# START OF Records for the task
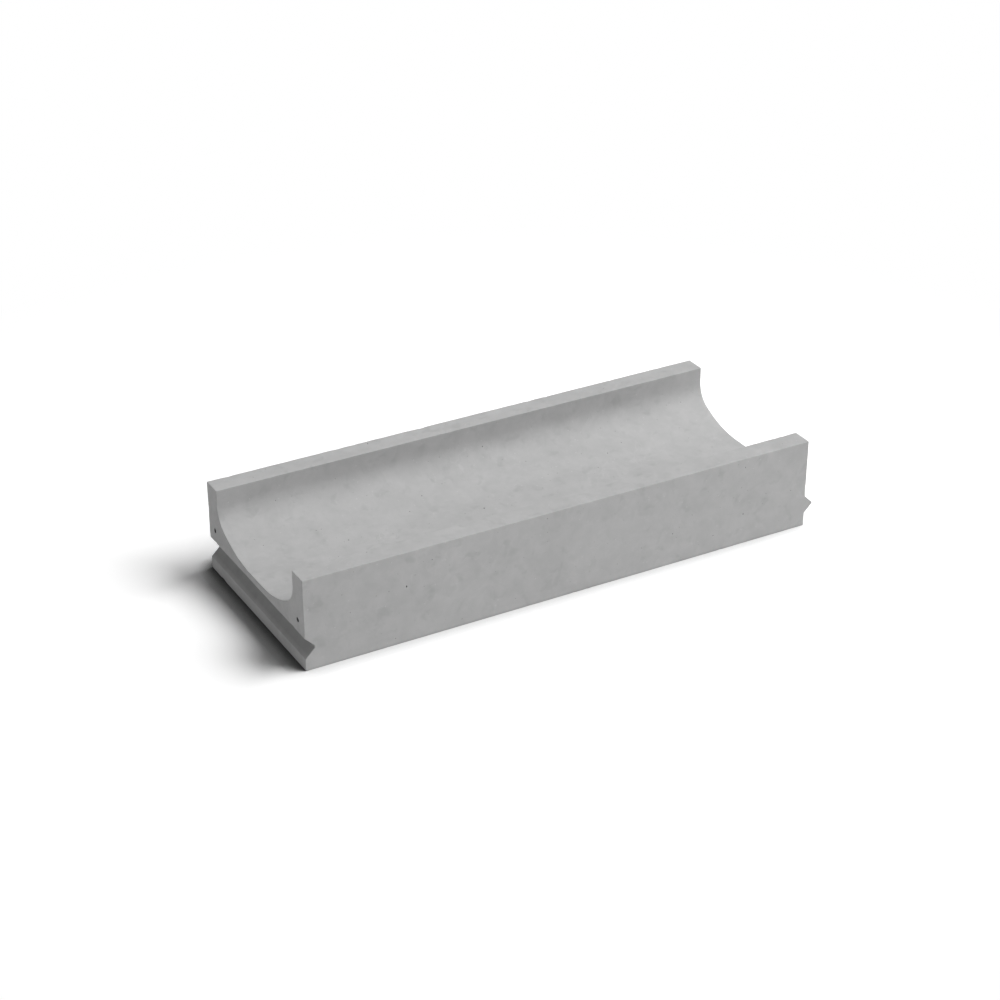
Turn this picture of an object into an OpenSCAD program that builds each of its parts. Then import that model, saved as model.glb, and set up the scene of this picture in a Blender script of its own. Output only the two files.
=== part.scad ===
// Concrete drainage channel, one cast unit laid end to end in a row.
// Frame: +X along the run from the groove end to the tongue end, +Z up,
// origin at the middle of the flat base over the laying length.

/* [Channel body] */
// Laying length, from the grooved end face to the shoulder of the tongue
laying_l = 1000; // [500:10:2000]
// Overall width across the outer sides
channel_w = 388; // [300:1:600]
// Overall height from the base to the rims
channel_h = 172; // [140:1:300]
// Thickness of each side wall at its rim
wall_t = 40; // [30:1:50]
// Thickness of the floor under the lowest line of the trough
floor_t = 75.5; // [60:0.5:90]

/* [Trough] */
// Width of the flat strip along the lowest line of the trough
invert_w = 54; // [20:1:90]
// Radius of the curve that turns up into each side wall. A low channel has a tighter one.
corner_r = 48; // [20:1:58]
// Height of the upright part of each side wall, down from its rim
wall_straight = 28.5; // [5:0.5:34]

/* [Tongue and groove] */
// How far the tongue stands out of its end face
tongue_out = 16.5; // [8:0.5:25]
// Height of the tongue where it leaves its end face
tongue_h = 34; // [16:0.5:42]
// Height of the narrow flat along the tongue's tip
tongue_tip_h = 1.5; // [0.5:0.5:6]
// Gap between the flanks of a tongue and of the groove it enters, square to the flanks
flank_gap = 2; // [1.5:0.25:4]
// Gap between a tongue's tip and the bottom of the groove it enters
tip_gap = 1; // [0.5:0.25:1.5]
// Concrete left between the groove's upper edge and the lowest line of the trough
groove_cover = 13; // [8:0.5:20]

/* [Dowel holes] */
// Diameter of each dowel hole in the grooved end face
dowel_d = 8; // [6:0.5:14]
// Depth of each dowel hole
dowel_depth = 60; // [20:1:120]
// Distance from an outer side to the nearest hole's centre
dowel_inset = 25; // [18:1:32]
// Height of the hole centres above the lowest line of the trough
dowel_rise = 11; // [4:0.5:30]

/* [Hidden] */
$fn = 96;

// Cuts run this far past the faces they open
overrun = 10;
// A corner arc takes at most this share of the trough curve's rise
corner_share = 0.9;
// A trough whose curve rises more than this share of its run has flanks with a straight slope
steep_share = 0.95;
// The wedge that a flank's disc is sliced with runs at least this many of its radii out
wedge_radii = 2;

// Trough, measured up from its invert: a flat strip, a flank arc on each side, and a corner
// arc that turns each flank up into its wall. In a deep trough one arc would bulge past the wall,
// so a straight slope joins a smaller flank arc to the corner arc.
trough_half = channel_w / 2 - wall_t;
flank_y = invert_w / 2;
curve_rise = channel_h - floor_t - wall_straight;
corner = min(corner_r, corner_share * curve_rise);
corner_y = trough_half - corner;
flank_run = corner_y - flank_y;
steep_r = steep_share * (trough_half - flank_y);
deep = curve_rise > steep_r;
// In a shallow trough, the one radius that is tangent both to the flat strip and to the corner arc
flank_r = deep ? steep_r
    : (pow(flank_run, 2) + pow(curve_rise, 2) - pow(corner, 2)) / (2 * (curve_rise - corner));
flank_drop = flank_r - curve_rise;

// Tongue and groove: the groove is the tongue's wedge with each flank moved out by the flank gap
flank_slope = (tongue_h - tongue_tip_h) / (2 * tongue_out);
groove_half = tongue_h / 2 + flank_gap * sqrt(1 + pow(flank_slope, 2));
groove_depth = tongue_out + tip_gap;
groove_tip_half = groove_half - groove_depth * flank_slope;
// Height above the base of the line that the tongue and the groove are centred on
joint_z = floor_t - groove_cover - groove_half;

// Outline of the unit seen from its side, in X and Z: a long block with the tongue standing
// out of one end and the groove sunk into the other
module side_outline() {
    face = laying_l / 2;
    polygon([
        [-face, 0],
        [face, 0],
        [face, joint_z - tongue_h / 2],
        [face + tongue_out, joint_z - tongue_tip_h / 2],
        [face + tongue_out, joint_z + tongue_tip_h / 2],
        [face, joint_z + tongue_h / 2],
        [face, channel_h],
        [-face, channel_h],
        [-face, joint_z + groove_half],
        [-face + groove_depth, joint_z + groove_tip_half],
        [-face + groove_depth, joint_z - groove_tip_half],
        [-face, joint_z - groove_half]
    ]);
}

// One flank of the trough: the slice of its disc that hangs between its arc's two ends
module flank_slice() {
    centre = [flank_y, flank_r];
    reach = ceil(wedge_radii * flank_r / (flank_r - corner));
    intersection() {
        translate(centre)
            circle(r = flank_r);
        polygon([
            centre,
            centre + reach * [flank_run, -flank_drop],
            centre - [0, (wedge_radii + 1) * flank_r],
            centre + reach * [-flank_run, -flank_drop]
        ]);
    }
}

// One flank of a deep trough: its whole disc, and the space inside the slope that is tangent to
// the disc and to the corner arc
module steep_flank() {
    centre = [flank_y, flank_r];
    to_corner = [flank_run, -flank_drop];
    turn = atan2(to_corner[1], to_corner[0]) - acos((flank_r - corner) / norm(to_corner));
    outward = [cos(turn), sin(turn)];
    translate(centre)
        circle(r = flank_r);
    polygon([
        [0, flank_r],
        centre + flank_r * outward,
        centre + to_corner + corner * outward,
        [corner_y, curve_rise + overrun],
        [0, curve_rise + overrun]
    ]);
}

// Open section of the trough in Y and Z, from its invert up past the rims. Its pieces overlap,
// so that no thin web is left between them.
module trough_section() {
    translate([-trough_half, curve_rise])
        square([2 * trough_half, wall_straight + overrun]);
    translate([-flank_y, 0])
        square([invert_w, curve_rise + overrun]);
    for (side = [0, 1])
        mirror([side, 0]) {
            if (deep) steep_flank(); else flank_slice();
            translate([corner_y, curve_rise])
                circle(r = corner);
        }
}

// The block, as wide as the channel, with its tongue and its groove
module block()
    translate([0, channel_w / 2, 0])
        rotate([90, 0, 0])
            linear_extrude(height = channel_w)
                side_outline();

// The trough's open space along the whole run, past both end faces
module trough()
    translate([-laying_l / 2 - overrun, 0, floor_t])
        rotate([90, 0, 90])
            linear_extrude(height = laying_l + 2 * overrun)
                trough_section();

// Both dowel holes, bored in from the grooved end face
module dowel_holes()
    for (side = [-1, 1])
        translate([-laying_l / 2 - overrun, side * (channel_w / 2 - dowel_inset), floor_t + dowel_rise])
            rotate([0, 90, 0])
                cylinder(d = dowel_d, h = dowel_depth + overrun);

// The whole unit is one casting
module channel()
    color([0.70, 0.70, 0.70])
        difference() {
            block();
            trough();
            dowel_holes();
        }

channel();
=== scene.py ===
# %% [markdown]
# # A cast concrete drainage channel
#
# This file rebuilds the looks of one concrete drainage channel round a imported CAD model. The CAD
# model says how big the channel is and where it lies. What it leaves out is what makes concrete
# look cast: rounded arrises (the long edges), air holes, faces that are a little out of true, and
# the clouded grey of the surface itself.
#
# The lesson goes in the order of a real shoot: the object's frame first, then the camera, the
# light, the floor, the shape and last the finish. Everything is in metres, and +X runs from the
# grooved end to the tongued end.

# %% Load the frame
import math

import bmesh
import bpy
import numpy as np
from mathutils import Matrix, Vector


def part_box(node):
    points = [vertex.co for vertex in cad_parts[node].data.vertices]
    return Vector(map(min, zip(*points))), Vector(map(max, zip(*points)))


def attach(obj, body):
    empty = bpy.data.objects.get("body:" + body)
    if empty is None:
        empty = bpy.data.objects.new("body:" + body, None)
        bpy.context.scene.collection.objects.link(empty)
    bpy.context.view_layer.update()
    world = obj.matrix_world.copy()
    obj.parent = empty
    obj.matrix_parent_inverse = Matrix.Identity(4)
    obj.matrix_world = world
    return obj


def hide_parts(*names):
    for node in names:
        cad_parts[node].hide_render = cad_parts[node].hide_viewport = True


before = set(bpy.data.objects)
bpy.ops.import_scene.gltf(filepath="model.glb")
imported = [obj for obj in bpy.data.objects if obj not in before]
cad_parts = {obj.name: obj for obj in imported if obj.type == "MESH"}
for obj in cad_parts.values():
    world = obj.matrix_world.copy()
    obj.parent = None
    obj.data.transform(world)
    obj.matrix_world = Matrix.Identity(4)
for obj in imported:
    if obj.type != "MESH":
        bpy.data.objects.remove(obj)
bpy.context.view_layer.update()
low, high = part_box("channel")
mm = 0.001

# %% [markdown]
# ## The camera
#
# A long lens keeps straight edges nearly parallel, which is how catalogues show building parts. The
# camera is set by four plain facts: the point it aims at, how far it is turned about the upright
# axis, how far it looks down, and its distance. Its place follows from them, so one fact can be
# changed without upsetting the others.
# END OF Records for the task
# START OF Records for the task
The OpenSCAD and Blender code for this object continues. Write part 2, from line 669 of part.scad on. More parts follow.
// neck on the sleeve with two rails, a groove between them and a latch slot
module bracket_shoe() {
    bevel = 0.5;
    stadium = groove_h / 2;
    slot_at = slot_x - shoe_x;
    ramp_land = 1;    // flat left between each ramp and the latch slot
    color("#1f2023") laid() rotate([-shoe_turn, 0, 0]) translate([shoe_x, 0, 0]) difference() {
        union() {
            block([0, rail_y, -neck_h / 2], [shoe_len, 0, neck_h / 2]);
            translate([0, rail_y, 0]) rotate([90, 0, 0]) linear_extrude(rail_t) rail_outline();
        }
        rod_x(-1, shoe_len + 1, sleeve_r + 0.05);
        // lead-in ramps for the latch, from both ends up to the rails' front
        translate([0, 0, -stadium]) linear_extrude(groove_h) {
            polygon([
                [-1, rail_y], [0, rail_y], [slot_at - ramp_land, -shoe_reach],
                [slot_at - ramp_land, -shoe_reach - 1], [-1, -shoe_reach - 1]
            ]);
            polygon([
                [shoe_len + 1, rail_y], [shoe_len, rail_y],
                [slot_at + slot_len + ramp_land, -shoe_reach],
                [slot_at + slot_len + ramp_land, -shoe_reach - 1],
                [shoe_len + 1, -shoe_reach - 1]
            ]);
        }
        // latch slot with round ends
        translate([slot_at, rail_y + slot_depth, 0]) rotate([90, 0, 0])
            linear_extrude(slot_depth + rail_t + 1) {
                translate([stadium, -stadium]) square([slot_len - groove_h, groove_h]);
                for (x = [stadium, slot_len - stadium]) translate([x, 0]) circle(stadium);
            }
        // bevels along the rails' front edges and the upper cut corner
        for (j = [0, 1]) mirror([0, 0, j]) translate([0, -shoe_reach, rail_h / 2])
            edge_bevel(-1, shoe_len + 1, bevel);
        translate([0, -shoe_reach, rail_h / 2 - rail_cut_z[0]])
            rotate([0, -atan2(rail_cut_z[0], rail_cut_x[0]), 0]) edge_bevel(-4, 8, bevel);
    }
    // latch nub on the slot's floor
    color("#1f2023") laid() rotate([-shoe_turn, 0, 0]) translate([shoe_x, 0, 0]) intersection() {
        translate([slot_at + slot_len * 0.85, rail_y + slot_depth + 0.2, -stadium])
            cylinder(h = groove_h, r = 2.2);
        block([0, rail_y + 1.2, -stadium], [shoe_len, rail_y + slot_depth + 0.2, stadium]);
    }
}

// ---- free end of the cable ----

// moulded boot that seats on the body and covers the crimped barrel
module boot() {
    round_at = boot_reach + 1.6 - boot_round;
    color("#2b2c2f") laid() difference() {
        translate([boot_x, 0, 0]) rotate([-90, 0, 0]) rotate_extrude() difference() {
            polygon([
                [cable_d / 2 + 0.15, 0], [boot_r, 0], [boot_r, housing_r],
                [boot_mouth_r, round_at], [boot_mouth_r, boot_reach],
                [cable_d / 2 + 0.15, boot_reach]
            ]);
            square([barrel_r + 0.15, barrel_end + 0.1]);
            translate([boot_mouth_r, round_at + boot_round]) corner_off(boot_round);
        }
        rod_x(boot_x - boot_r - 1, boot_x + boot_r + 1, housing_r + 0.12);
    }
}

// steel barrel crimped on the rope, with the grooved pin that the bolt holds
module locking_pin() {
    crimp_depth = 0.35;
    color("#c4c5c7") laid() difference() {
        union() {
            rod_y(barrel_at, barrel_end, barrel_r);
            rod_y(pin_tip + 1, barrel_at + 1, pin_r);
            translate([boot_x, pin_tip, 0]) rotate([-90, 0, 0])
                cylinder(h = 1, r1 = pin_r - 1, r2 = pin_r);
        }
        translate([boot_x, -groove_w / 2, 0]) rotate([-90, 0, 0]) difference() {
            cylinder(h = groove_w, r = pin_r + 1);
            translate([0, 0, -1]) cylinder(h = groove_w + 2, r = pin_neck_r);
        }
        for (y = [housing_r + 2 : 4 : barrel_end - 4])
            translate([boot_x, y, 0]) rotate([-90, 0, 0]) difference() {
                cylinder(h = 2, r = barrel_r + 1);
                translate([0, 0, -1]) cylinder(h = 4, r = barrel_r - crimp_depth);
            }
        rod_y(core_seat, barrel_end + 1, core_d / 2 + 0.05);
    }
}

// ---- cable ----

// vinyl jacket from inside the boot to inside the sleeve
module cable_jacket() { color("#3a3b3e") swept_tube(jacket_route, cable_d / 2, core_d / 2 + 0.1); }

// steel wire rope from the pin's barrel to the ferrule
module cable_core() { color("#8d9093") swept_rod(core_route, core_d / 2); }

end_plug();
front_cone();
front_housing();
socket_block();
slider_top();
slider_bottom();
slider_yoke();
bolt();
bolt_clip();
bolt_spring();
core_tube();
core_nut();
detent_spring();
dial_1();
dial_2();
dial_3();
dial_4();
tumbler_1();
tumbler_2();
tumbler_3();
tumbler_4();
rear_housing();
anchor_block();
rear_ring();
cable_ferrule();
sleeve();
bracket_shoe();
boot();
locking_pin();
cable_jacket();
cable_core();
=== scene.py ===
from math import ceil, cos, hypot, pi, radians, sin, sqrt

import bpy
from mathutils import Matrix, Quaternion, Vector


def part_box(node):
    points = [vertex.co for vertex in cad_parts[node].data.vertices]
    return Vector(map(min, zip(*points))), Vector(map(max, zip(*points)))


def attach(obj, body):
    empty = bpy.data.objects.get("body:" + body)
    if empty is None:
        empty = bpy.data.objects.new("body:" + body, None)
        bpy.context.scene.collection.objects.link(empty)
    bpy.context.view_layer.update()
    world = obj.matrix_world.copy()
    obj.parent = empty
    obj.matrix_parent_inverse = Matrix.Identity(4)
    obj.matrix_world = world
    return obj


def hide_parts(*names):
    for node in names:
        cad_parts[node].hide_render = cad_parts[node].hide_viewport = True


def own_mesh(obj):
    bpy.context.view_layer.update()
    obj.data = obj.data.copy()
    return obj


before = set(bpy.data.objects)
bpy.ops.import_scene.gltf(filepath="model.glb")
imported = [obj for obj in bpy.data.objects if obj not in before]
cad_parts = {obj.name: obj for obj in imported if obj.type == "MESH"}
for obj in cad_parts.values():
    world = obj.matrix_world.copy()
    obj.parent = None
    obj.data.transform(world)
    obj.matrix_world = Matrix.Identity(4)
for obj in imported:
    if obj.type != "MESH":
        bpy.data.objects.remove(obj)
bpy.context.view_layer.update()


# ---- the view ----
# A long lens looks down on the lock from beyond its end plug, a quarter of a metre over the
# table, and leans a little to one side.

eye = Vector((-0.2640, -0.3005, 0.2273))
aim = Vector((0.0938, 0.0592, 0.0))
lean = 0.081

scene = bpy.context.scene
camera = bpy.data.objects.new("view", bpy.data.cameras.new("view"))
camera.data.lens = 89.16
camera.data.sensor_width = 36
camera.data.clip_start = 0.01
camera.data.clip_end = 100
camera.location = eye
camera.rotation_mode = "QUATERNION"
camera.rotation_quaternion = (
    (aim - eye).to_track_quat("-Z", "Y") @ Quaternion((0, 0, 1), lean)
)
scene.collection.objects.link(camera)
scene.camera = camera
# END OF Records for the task
• Your task
The line with "in from the grooved end face" marks the start and the line with "import math" marks the end; transcribe every line in that stretch, unchanged.

• Exercise result
// Both dowel holes, bored in from the grooved end face
module dowel_holes()
    for (side = [-1, 1])
        translate([-laying_l / 2 - overrun, side * (channel_w / 2 - dowel_inset), floor_t + dowel_rise])
            rotate([0, 90, 0])
                cylinder(d = dowel_d, h = dowel_depth + overrun);

// The whole unit is one casting
module channel()
    color([0.70, 0.70, 0.70])
        difference() {
            block();
            trough();
            dowel_holes();
        }

channel();
=== scene.py ===
# %% [markdown]
# # A cast concrete drainage channel
#
# This file rebuilds the looks of one concrete drainage channel round a imported CAD model. The CAD
# model says how big the channel is and where it lies. What it leaves out is what makes concrete
# look cast: rounded arrises (the long edges), air holes, faces that are a little out of true, and
# the clouded grey of the surface itself.
#
# The lesson goes in the order of a real shoot: the object's frame first, then the camera, the
# light, the floor, the shape and last the finish. Everything is in metres, and +X runs from the
# grooved end to the tongued end.

# %% Load the frame
import math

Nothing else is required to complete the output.